É complicado aceitar que nossos heróis e rainhas já não estão no controle da situação. Estão frágeis e um pouco esquecidos, têm este direito, mas seguimos exigindo deles a energia de uma usina. Não admitimos suas fraquezas, seu desânimo. Ficamos irritados, se eles se atrapalham com o celular e ainda temos a cara-de-pau de corrigi-los quando usam expressões em desuso: calça de brim? frege? auto de praça?
Em vez de aceitarmos, com serenidade, o fato de que as pessoas adotam um ritmo mais lento, com o passar dos anos, simplesmente, ficamos irritados por eles terem traído nossa confiança, a confiança de que seriam indestrutíveis como os super-heróis.

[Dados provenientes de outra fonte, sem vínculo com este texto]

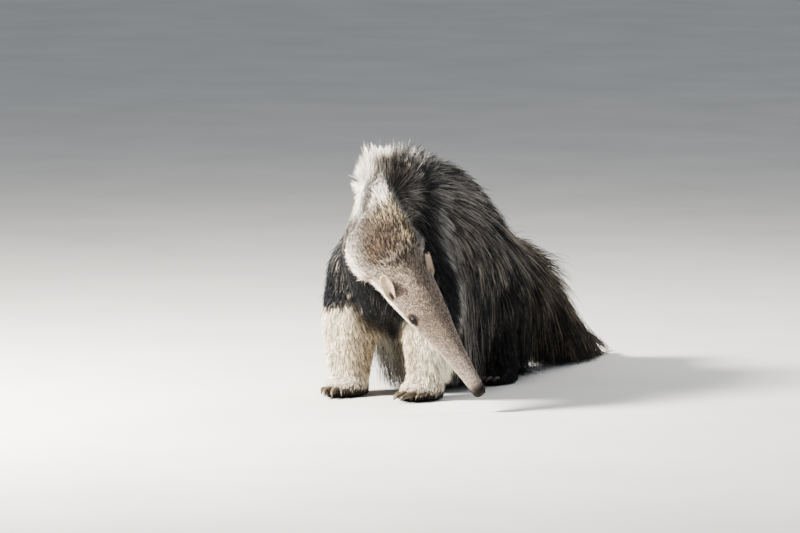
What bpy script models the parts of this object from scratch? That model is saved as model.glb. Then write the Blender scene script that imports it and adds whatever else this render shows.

Provocamos discussões inúteis e os enervamos com nossa insistência para que tudo siga como sempre foi. Essa nossa intolerância só pode ser medo. Medo de perdê-los e medo de perdermos a nós mesmos, medo de também deixarmos de ser lúcidos e joviais. É uma enrascada esta tal de passagem do tempo.
Nos ensinam a tirar proveito de cada etapa da vida, mas é difícil aceitar as etapas dos outros, ainda mais quando os outros são papai e mamãe, nossos alicerces, aqueles para quem sempre podíamos voltar e que, agora, estão dando sinais de que um dia irão partir sem nós.